Mir geht es wie vermutlich der überwiegenden Mehrheit. Wenn ich an Autoren denke, denke ich in aller Regel an solche, die uns mit Geschichten unterhalten. Dabei nehmen Sachbücher durchaus einen großen Raum in den Regalen der Buchhandlungen, Bibliotheken und der meisten Privathaushalte ein. Und all diese Bücher wollen geschrieben werden. Von Autoren natürlich. Solchen, die ausschließlich Sachbücher schreiben, solchen, die sowohl fiktional als auch nonfiktional unterwegs sind und solchen, die nur deshalb hier und da ein Buch schreiben, weil das Wissen, das sie in einem bestimmten Themenbereich besitzen, als interessant und verkäuflich eingeschätzt wird.

Gleich vorweg sei gesagt, dass es mich ein bisschen vor diesem Artikel (das Thema wurde sich gewünscht) graut.

Das liegt zum einen daran, dass ich weit weniger Erfahrung mit Sachbüchern als mit Fiktion habe. Gut, ich schreibe derzeit selbst an einem, aber das ist auch mein erstes. Immerhin habe ich inzwischen einige Non-fiction-Artikel für Zeitschriften und vor allem das Internet geschrieben (wozu ja auch die Artikel auf dieser Plattform zählen). Und auch als Lektor durfte ich mich immer wieder mit Sachtexten verschiedenster Art auseinandersetzen.

Da kommen wir aber auch schon zum zweiten Problem: Das Sachbuch gibt es nicht. Der Begriff ist so unscharf und umfasst derart unterschiedliche Werke, dass es in einem Artikel wie diesem unmöglich ist, Kriterien für das Verfassen eines Sachbuchs aufzustellen, die auch nur einen kleinen Teil der Autoren, die sich in irgendeiner Form einem Sachbuch widmen wollen, zufriedenstellen können.

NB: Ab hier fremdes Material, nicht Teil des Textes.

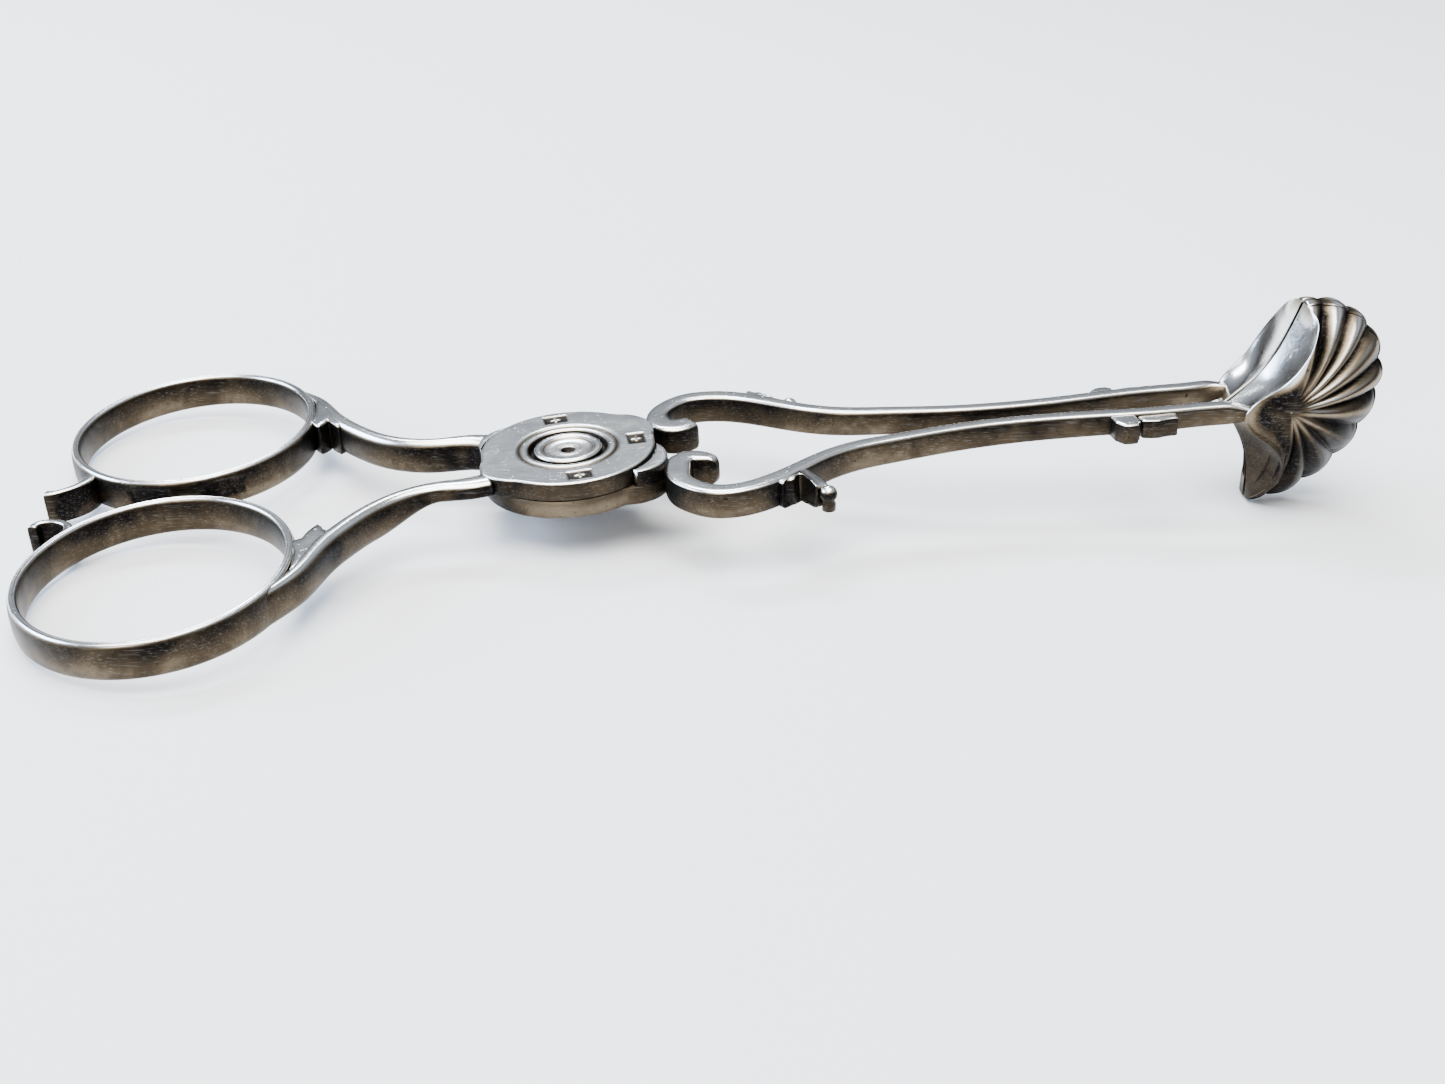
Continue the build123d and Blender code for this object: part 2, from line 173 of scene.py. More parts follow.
world = bpy.data.worlds.new("studio")
bpy.context.scene.world = world
world.use_nodes = True
sky = world.node_tree
direction = sky.nodes.new("ShaderNodeTexCoord").outputs["Generated"]
seen_directly = sky.nodes.new("ShaderNodeLightPath").outputs["Is Camera Ray"]
sky_split = sky.nodes.new("ShaderNodeSeparateXYZ")
sky.links.new(direction, sky_split.inputs[0])
lit = ramp(sky, sky_split.outputs["Z"], SKY_STOPS)
sky_colour = mixed(sky, seen_directly, lit, BACKDROP)
sky.links.new(sky_colour, sky.nodes["Background"].inputs["Color"])
print("sky stops", len(SKY_STOPS))

# %% Softboxes
def softbox(name, place, size, power, colour, aim=(0, 0, 0)):
    """Rectangular area light at place, its -Z axis towards aim and its X axis level."""
    light = bpy.data.lights.new(name, "AREA")
    light.shape = "RECTANGLE"
    light.size, light.size_y = size
    light.energy = power
    light.color = colour
    back = unit(np.subtract(place, aim))
    side = unit(np.cross([0.0, 0.0, 1.0], back))
    turn = Matrix(np.stack([side, np.cross(back, side), back], 1).tolist()).to_4x4()
    placed(name, light).matrix_world = Matrix.Translation(place) @ turn


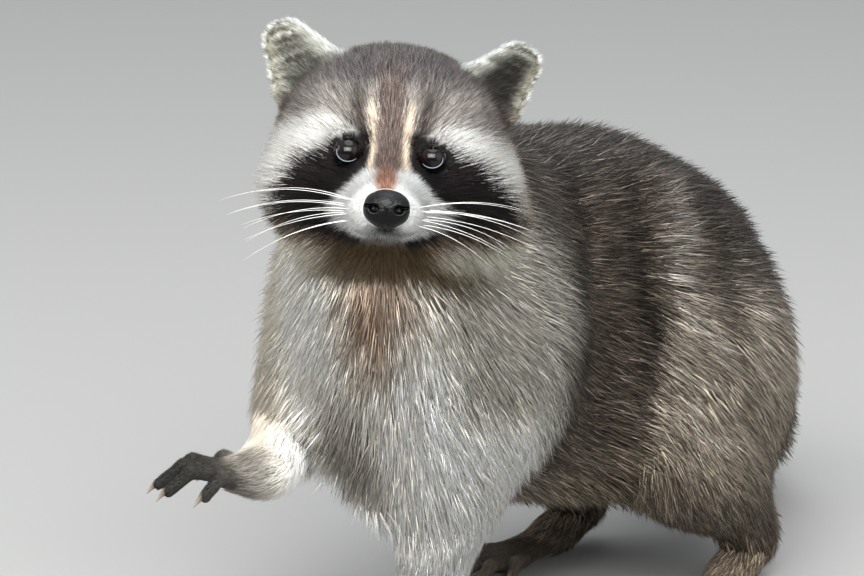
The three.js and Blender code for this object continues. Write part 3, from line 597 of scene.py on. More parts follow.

Betrachten wir diesen Beitrag also als eine Art Einstieg in die nonfiktionale Welt und erhalten uns die Möglichkeit, einzelne Unterarten des Sachbuchs in weiteren Artikeln genauer zu betrachten.

1 Wann sprechen wir von einem Sachbuch?

Ein Sachbuch widmet sich einer Sache. Im Sinne eines Themas, eines Gegenstands. Ein Sachbuch behandelt dabei seinen Gegenstand mit dem Ziel, ihn dem Leser näherzubringen und zu erklären. Im Unterschied zur fiktionalen Literatur ist dieses Ziel primär und wird in der Regel nicht oder nicht ausschließlich über fiktionale Inhalte vermittelt.

Dass die Wissensvermittlung Primärziel ist, kann man wohl als das entscheidende Merkmal der Sachliteratur ansehen. Schon bei den fiktionalen Inhalten verschwimmen dagegen die Grenzen, denn vor allem im Kinderbuchbereich finden wir durchaus solche Sachbücher, die ihre Themen zum großen Teil oder sogar ausschließlich fiktional an den jungen Leser bringen.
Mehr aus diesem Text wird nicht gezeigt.